In general, there are three ways you can build C++ applications and libraries.
  1. Building with debug information and no optimizations: This build allows you to debug your application and walk through the source code as it executes inside a debugger. This build results in bigger executable files and significantly slower execution.
  2. Building with full optimizations and no debug information: You cannot debug these applications and if they crash, they don't leave any meaningful trace. This build results in smaller executable files, and they are significantly faster at runtime.
  3. Something in between: Experiment with that in your own time.

Cloning Repo:
    git clone https://github.com/hosseinmoein/DataFrame.git
Using CMake:
    mkdir [Debug|Release]
    cd [Debug|Release]

    # Making the optimized release version.
    # First example is without sanity checks exceptions. Second example includes sanity checks.
    #
    cmake -DCMAKE_BUILD_TYPE=Release -DHMDF_BENCHMARKS=1 -DHMDF_EXAMPLES=1 -DHMDF_TESTING=1 ..
    cmake -DCMAKE_BUILD_TYPE=Release -DHMDF_SANITY_EXCEPTIONS=1 -DHMDF_BENCHMARKS=1 -DHMDF_EXAMPLES=1 -DHMDF_TESTING=1 ..

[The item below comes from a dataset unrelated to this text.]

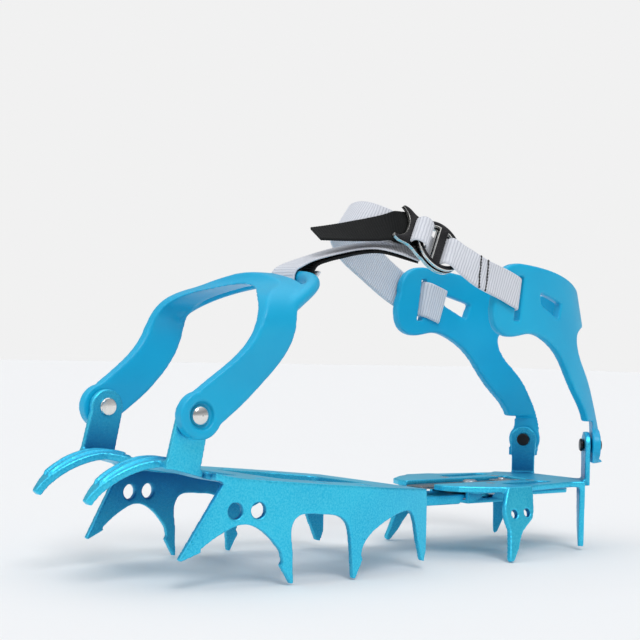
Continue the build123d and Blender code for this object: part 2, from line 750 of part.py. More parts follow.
def heel_cradle():
    """Cup cut to its side view, with eyes at the rear posts and slots for the webbing."""
    outer, inner = cup_solid(0.0), cup_solid(CRADLE_T)
    eye_width = EYE_OUT_1 - EYE_OUT_0
    with BuildPart() as cradle:
        add(outer)
        add(inner, mode=Mode.SUBTRACT)
        # side view: (y, height)
        with BuildSketch(Plane.YZ.offset(-REACH)):
            with BuildLine():
                curve(
                    (131.0, 133.0), (133.4, 142.0), (140.5, 146.8), (152.8, 147.4),
                    (169.4, 145.4), (189.1, 141.2), (204, 136.6), (245, 130),
                )
                straight((245, 130), (245, 117))
                curve(
                    (245, 117), (218, 117.2), (205, 116.0), (197.5, 111.5), (198.4, 104.5),
                    (209.3, 90.4), (217.5, 76.7), (222.5, 64), (224.5, 52),
                )
                straight((224.5, 52), (224.5, 44.6), (206.6, 44.6), (207.8, 58.5))
                curve(
                    (207.8, 58.5), (205.0, 71.2), (196.2, 81), (188.1, 90.5), (180.5, 100.2),
                    (170.4, 107.8), (155.2, 112.4), (138.6, 110.8), (131.0, 115.0),
                    (128.6, 123.0), (131.0, 133.0),
                )
            make_face()
        extrude(amount=2 * REACH, mode=Mode.INTERSECT)
        # pockets round the rear posts
        for side in (1, -1):
            with BuildSketch(pivot_plane(side, EYE_OUT_0 - 0.1, -1)):
                with Locations((-1, 0)):
                    Rectangle(28, 40)
            extrude(amount=20, mode=Mode.SUBTRACT)
        # flat eyes outside the posts: disc, bore and a flat outer face
        for side in (1, -1):
            eye_plane = pivot_plane(side, EYE_OUT_0, 1)
            with BuildSketch(eye_plane):
                Circle(8.6)
            extrude(amount=eye_width)
            with BuildSketch(eye_plane.offset(-4)):
                Circle(HEEL_RIVET_R + SNUG)
            extrude(amount=16, mode=Mode.SUBTRACT)
            with BuildSketch(eye_plane.offset(eye_width)):
                Circle(8.7)
            extrude(amount=8, mode=Mode.SUBTRACT)
        # slots for the webbing, and four-sided windows behind them
        with BuildSketch(Plane.YZ.offset(-REACH)):
            with BuildLine():
                straight(
                    (142.7, 118.6), (146.7, 118.6), (149.7, 141.2), (145.7, 141.2), close=True
                )
            make_face()
            with BuildLine():
                straight(
                    (162.0, 133.6), (179.6, 128.6), (176.8, 120.6), (162.4, 127.6), close=True
                )
            make_face()
        extrude(amount=2 * REACH, mode=Mode.SUBTRACT)
    return cradle.part


def corner_pair(profile):
    """Revolve (out, radius) points about the near rear rivet line, and mirror the result."""
    outward = (OUT_X, OUT_Y, 0)
    origin = (*corner(0, POST_ALONG), frame_z(CRADLE_H))
    return mirrored_pair(revolved(profile, origin, outward, outward))


def heel_rivets():
    return corner_pair([
        (181.2, 0), (181.2, 2.9), (181.6, 3.4), (182.5, 3.4), (182.5, HEEL_RIVET_R),
        (191.3, HEEL_RIVET_R), (191.3, 3.4), (192.2, 3.1), (192.8, 2.3), (192.8, 0),
    ])


def heel_spacers():
    """Washers between the rear posts and the cradle eyes."""
    return corner_pair([(186.4, 1.95), (186.85, 1.95), (186.85, 3.4), (186.4, 3.4)])


# ================================================================= webbing and buckle
def strap(stations, width=WEB_WIDTH, thickness=WEB_T):
    """Flat webbing lofted through (centre x, y, height), (direction), (width direction)."""
    with BuildPart() as webbing:
        for (x, y, height), direction, width_dir in stations:
            forward = Vector(*direction).normalized()
            sideways = Vector(*width_dir)
            sideways = (sideways - forward * sideways.dot(forward)).normalized()
            with BuildSketch(Plane(origin=(x, y, frame_z(height)), x_dir=sideways, z_dir=forward)):
                Rectangle(width, thickness)
        loft()
    return webbing.part


# Buckle frame: ALONG runs from the cradle to the instep, ACROSS is across the webbing and
# OUTWARD faces away from the boot. RING_MID is (x, y, height).
RING_MID = Vector(30.75, 97.3, 153.0)
web_run = (RING_MID - Vector(40.4, 146, 130)).normalized()
web_across = Vector(-7.0, 9.3, 14.5)
web_across = (web_across - web_run * web_across.dot(web_run)).normalized()
TURN = math.radians(8.6)      # turn of the buckle against the webbing
OUTWARD = web_across.cross(web_run).normalized()
ALONG = web_run * math.cos(TURN) + web_across * math.sin(TURN)
ACROSS = web_across * math.cos(TURN) - web_run * math.sin(TURN)


def buckle_spot(along, outward, across=0):
    """(x, y, height) of a point of the buckle frame."""
    return RING_MID + ALONG * along + OUTWARD * outward + ACROSS * across


def buckle_plane(outward, across, z_dir):
    x, y, height = buckle_spot(0, outward, across)
    return Plane(origin=(x, y, frame_z(height)), x_dir=ALONG, z_dir=z_dir)


def band(path, thickness):
    """Outline of a strip along an open path, with mitred corners."""
    sides = []
    for sign in (1, -1):
        row = []
        for i, (x, y) in enumerate(path):
            steps = []
            if i > 0:
                steps.append((x - path[i - 1][0], y - path[i - 1][1]))
            if i < len(path) - 1:
                steps.append((path[i + 1][0] - x, path[i + 1][1] - y))
            normals = [(-b / math.hypot(a, b), a / math.hypot(a, b)) for a, b in steps]
            normal_x, normal_y = sum(n[0] for n in normals), sum(n[1] for n in normals)
            reach = sign * thickness / 2
            if len(normals) == 2:
                reach = sign * thickness / (normal_x ** 2 + normal_y ** 2)
            row.append((x + normal_x * reach, y + normal_y * reach))
        sides.append(row)
    return sides[0] + sides[1][::-1]


def buckle_webbing():
    """Webbing from the near wing of the cradle, with its end threaded through the rings."""
    lead = strap([
        ((40.45, 143.4, 131.6), (0, -0.92, 0.38), (0, 0.2, 0.98)),
        ((40.42, 134.0, 136.0), (-0.01, -0.89, 0.44), (0, 0.26, 0.96)),
        ((40.0, 126.0, 139.8), (-0.1, -0.88, 0.46), (-0.06, 0.34, 0.93)),
        (buckle_spot(-16.0, 3.9), ALONG, ACROSS),
    ], 17.4, LOOP_T)
    # over the rear rims, under both cross bars and over the front rims: (along, outward)
    loop_path = [
        (-17.5, 3.9), (-3.9, 3.9), (-3.9, -4.4), (5.2, -4.4), (5.2, 3.9), (14.7, 3.9), (14.7, 0.9),
    ]
    with BuildPart() as webbing:
        add(lead)
        with BuildSketch(buckle_plane(0, -LOOP_WIDTH / 2, ACROSS)):
            with BuildLine():
                Polyline(*band(loop_path, LOOP_T), close=True)
            make_face()
        extrude(amount=LOOP_WIDTH)
    return webbing.part


def open_ring():
    """Cut the hole of a ring in the current sketch and lay the cross bar over it."""
    Circle(RING_HOLE_R, mode=Mode.SUBTRACT)
    Rectangle(2 * CROSS_BAR_HALF, 2 * RING_HOLE_R + 1.5)


def ring_outer():
    with BuildPart() as ring:
        with BuildSketch(buckle_plane(OUTER_RING_V, 0, OUTWARD)):
            Circle(RING_R)
            open_ring()
        extrude(amount=RING_T)
    return ring.part


def ring_inner():
    """Ring whose front end has a concave edge between two horns."""
    flank = [(6.0, 12.2), (10.6, 11.2), (14.0, 10.1), (17.0, 10.3), (20.0, 11.1), (22.4, 11.0)]
    horn = [(22.4, 11.0), (23.8, 10.5), (24.4, 9.5)]
    front_edge = [
        (24.4, 9.5), (21.2, 8.2), (18.9, 5.2), (18.0, 0), (18.9, -5.2), (21.2, -8.2), (24.4, -9.5),
    ]
    with BuildPart() as ring:
        with BuildSketch(buckle_plane(INNER_RING_V, 0, OUTWARD)):
            Circle(RING_R)
            with BuildLine():
                Spline(*flank)
                Spline(*horn)
                Spline(*front_edge)
                for points in (horn, flank):
                    Spline(*[(x, -y) for x, y in reversed(points)])
                Line((6.0, -12.2), (6.0, 12.2))
            make_face()
            open_ring()
        extrude(amount=RING_T)
    return ring.part


def instep_strap():
    """Webbing from the far wing of the cradle over the instep to the rings."""
    return strap([
        ((-40.45, 143.4, 130.9), (0.0, -0.9, 0.43), (0, 0.16, 0.98)),
        ((-40.42, 134.0, 135.6), (0.01, -0.88, 0.46), (0, 0.3, 0.95)),
        ((-40.1, 126.0, 139.8), (0.1, -0.87, 0.46), (0.06, 0.36, 0.93)),
        ((-31.5, 94.0, 156.0), (0.42, -0.8, 0.36), (0.2, 0.5, 0.84)),
        ((-15.0, 72.5, 166.0), (0.82, -0.52, 0.2), (0.05, 0.57, 0.82)),
        ((3.0, 68.5, 167.3), (0.98, 0.12, -0.04), (-0.03, 0.575, 0.817)),
        ((5.4, 69.0, 167.0), (0.98, 0.18, -0.08), (-0.05, 0.58, 0.81)),
    ])


def toe_strap():
    """Upper run of the toe webbing, over the rear bar of the toe ring."""
    return strap([
        ((0, 22.6, 129.0), (0, 0.05, 1.0), (1, 0, 0)),
        ((0, 23.4, 136.0), (0, 0.3, 1.0), (1, 0, 0)),
        ((0.3, 28.2, 141.6), (0.03, 1.0, 0.55), (1, 0, 0)),
        ((1.5, 38.0, 144.6), (0.15, 1.0, 0.3), (1, -0.1, 0)),
        ((5.5, 52.0, 149.0), (0.35, 1.0, 0.32), (1, -0.25, -0.08)),
        ((9.5, 62.0, 151.7), (0.4, 1.0, 0.3), (0.97, -0.3, -0.12)),
    ], 19.0)


def toe_strap_return():
    """Lower run of the toe webbing, coming back from behind the ring bar."""
    return strap([
        ((0, 38.6, 135.2), (0, 0.25, 1.0), (1, 0, 0)),
        ((0.8, 41.0, 140.4), (0.05, 0.8, 0.7), (1, 0, 0)),
        ((4.5, 50.0, 145.3), (0.3, 1.0, 0.38), (1, -0.2, -0.04)),
        ((9.5, 61.0, 149.0), (0.4, 1.0, 0.3), (0.97, -0.3, -0.12)),
    ], 19.0)


def strap_tail():
    """Free tail with a cut end, coming out from under the front end of the inner ring."""
    width_dir = ALONG * 0.67 + ACROSS * 0.74
    return strap([
        (buckle_spot(16.0, -3.9, 3.6), ALONG * 0.74 - ACROSS * 0.67, width_dir),
        (buckle_spot(21.5, -4.0, -1.2), ALONG * 0.74 - ACROSS * 0.65 - OUTWARD * 0.15, width_dir),
        ((20.2, 73.2, 161.6), (-0.4, -0.9, -0.2), (-0.7, 0.1, 0.68)),
        ((17.7, 67.0, 160.4), (-0.36, -0.92, -0.18), (-0.76, 0.16, 0.63)),
        ((12.6, 54.6, 158.6), (-0.36, -0.92, -0.14), (-0.82, 0.25, 0.5)),
        ((7.0, 40.6, 157.1), (-0.36, -0.93, -0.1), (-0.89, 0.29, 0.35)),
    ], 18.0, 1.6)


# ================================================================= output
# each function is named after the piece it builds
PIECES = [
    front_frame, toe_bail, toe_rivets, toe_washers, hinge_pin, link_bar, heel_frame, bar_keeper,
    keeper_rivets, latch_leaf, latch_stud, latch_clamp, clamp_rivets, heel_cradle, heel_rivets,
    heel_spacers, buckle_webbing, ring_outer, ring_inner, instep_strap, toe_strap,
    toe_strap_return, strap_tail,
]

os.makedirs("parts", exist_ok=True)
for build in PIECES:
    part = build()
    part.label = build.__name__
    export_step(part, f"parts/{build.__name__}.step")
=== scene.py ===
"""A strap binding: blue sheet front and heel frames, a moulded toe bail and heel cradle,
steel rings and rivets, and woven straps that meet at a two-ring buckle.

x runs across, y from toe to heel and z up. The origin plane lies SEAT above the ground.
Positions are written as x, y and height above the ground, in mm; to_frame() turns them into
the product's frame in metres. Material distances are in metres.
"""
import bpy
import json
import math
import numpy as np
from functools import cached_property
from types import SimpleNamespace
from mathutils import Vector, Matrix

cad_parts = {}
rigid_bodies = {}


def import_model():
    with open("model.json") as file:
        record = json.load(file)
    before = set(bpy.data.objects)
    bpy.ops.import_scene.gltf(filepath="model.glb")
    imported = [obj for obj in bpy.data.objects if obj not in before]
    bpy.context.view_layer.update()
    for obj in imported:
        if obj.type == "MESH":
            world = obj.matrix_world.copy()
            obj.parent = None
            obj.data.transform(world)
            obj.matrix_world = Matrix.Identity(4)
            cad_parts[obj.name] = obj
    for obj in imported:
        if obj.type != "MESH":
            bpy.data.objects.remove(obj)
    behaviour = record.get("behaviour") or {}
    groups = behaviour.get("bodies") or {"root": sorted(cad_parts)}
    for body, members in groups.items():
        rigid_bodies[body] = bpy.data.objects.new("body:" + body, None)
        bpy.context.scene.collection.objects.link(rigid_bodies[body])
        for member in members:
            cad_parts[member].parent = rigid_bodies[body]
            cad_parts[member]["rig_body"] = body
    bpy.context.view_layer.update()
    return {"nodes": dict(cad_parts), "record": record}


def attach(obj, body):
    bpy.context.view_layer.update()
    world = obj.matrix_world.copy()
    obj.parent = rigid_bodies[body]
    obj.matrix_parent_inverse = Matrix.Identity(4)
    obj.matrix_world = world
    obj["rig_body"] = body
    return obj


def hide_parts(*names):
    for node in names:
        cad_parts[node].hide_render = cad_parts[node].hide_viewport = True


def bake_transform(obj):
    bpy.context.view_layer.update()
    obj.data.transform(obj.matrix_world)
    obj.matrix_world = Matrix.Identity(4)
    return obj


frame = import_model()
NODES = frame["nodes"]
SEAT = 44.3                      # mm from the ground plane up to the origin plane


def to_frame(points):
    """Points in mm above the ground plane -> product frame, metres."""
    return (np.asarray(points, float) - (0, 0, SEAT)) / 1000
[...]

    # Making the debug version with debug info
    #
    cmake -DCMAKE_BUILD_TYPE=Debug -DHMDF_SANITY_EXCEPTIONS=1 -DHMDF_BENCHMARKS=1 -DHMDF_EXAMPLES=1 -DHMDF_TESTING=1 ..

    make
    make install
    
    cd [Debug|Release]
    make uninstall
Using Package Managers:
         DataFrame is available on Conan platform. See Conan docs for more information.
         DataFrame is available on VCPKG platform. See VCPKG docs for more information

Using plain make and make-files (Not Recommended):
         Go to the src subdirectory, and execute build_all.sh. This will build the library and test executables for Linux/Unix flavors only

Running the test executables:
         Almost all test programs in test/, example/, and benchmarks/ directories need to open mocked datafiles that exist in data/ directory. They also assume the datafiles are in the current directory. If you use CMake to build the project, it copies the datafiles into the execution directory. If you are running the tests by yourself, data/ directory must be your current directory.